In this paper, we tried to identify the patterns in the students’ semester records and find machine-learning algorithms that can provide satisfactory performance on the data. For this purpose, various machine-learning algorithms, including ANN, CNN, vanilla RNN, LSTM, GRU, and Temporal CNN (TCN), were compared. Attention mechanisms, including self-attention and multi-head attention, were also adopted to further improve model performance. For the experiments, 150,720 academic records collected from 20,285 students in a four-year university in Seoul, Republic of Korea, were used. The results showed that RNN variants and TCN provided better performance than other algorithms, indicating that semester records exhibit temporal patterns. The best performing model was GRU with multi-head attention, with an F1 score of 0.9416, which was approximately 5% higher than the F1 score of 0.8919 of the conventional mean-based approaches. We also conducted experiments using a CNN model to determine whether spatial patterns exist in semester records, but did not obtain meaningful results in this regard.

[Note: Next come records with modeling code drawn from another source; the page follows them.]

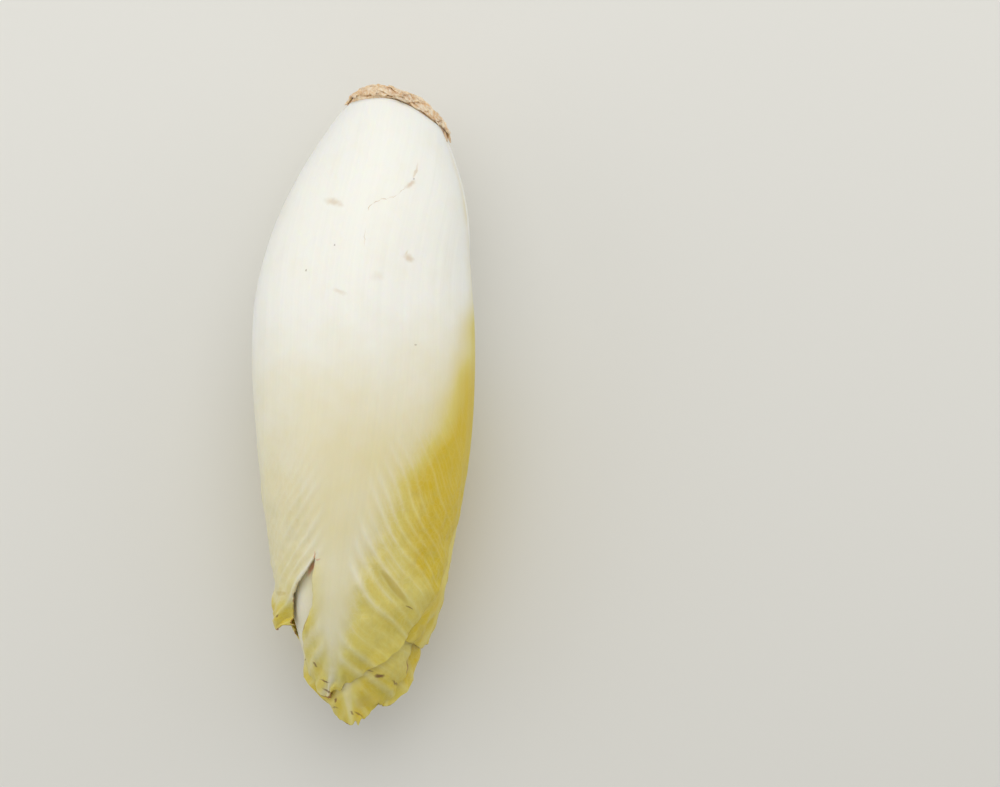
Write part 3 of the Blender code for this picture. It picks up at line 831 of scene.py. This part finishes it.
SHRED_THICKNESS = 0.0003


def add_shred(number, turn, share, length, width, lift, twist):
    """One curled shred, lying round the dome with its end lifted."""
    shred = flat_grid(f"shred_{number:02d}", 6, 16)
    flat = corners(shred)
    u, v = flat[:, 0], (flat[:, 1] + 1) / 2
    turn = math.radians(turn)
    outline = 0.25 + 0.75 * np.sin(math.pi * (0.12 + 0.80 * v))
    outline = outline * (1 + 0.3 * soft_noise(6 * v, u * 2, 60 + number))
    size = head_radius(turn, shoulder_line(np.array(turn)) * share)
    around = turn + (v - 0.5) * length * 0.001 / size
    up = share + 0.10 * twist * (v - 0.5) + u * outline * width * 0.001 / DOME_SIDE
    reach, radius = dome_point(around, up.clip(0.05, 1.02))
    curl = lift * 0.001 * (np.abs(2 * v - 1) ** 2 * 0.6 + 0.4 * np.abs(u) ** 2 * (u > 0))
    wave = SHRED_WAVE * soft_noise(7 * v, 2 * u, 90 + number)
    set_corners(shred, place(around, reach - 0.3 * curl, radius + SHRED_CLEARANCE + curl + wave))
    wall = shred.modifiers.new("wall", "SOLIDIFY")
    wall.thickness = SHRED_THICKNESS
    wall.offset = 0
    bpy.ops.object.modifier_apply(modifier=wall.name)
    return shred


shreds = [add_shred(number, *row) for number, row in enumerate(SHREDS)]
peel = joined("endive_peel", shreds[::-1])
finish_piece(peel, "stem")
print("shreds:", len(SHREDS), "faces:", len(peel.data.polygons))

# %% [markdown]
# ## Leaf tissue
#
# Leaf tissue is pale, slightly waxy and lets some light through. Its colour runs from ivory
# through cream to yellow, and to a greenish yellow at the tip. Veins stay white. The leaf
# pieces carry numbers that say where on the leaf each point is, and the material turns them
# into colour. One node group holds the tissue, and another paints a single small mark.

# %% A short way to add nodes
class Recipe:
    """Adds nodes to one tree and joins them."""

    def __init__(self, tree):
        self.tree = tree

    def add(self, kind, values=None, **settings):
        made = self.tree.nodes.new(kind)
        for name, value in settings.items():
            setattr(made, name, value)
        for socket, value in (values or {}).items():
            if isinstance(value, bpy.types.NodeSocket):
                self.tree.links.new(value, made.inputs[socket])
            else:
                made.inputs[socket].default_value = value
        return made

    def math(self, operation, *values):
        return self.add("ShaderNodeMath", dict(enumerate(values)), operation=operation).outputs[0]

    def times(self, first, second):
        return self.math("MULTIPLY", first, second)

    def plus(self, first, second):
        return self.math("ADD", first, second)

    def minus(self, first, second):
        return self.math("SUBTRACT", first, second)

    def vector(self, operation, *values, **named_values):
        values = {**dict(enumerate(values)), **named_values}
        return self.add("ShaderNodeVectorMath", values, operation=operation).outputs

    def smooth(self, value, low, high):
        """0 below low, 1 above high."""
        values = {"Value": value, "From Min": low, "From Max": high}
        return self.add("ShaderNodeMapRange", values, interpolation_type="SMOOTHSTEP").outputs[0]

    def mix(self, share, first, second):
        values = {0: share, 6: first, 7: second}
        return self.add("ShaderNodeMix", values, data_type="RGBA").outputs[2]

    def noise(self, vector, scale, detail=3.0):
        values = {"Vector": vector, "Scale": scale, "Detail": detail}
        return self.add("ShaderNodeTexNoise", values).outputs["Fac"]

    def stored(self, name):
        return self.add("ShaderNodeAttribute", attribute_name=name).outputs["Fac"]

    def bump(self, shader, height, strength, distance):
        values = {"Height": height, "Strength": strength, "Distance": distance}
        self.join(self.add("ShaderNodeBump", values).outputs[0], shader.inputs["Normal"])

    def join(self, output, socket):
        self.tree.links.new(output, socket)


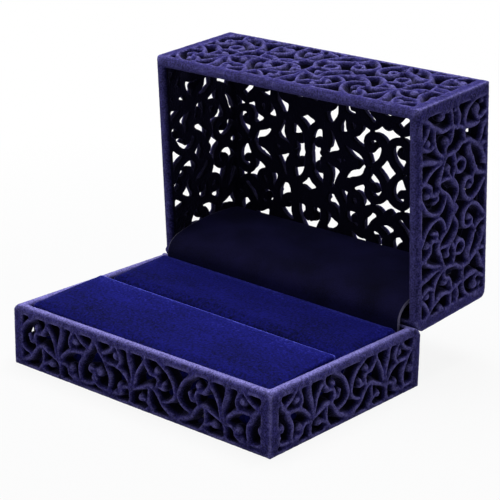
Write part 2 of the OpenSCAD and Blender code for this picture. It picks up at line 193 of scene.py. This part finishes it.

Through this case study, we provided evidence that semester records exhibit temporal patterns. However, this study has a clear limitation in that the proposed method was validated on only one dataset, and therefore, the findings of this study could not be generalized to other university data. But we would like to emphasize that the issue of the lack of generalizability can be mitigated through the in-depth analysis using various experiments conducted in this study. To secure our findings, further experiments using more university datasets will be conducted in the future. We also plan to study and develop more advanced models utilizing transformers that can be configured dynamically using various types of encoders and decoders. The transformer–RNN hybrid can be an option to achieve better performance. Furthermore, as discussed in the MOOC studies, we will research an evolving model that can predict student dropout on a semester-by-semester basis and support early detection of the dropout.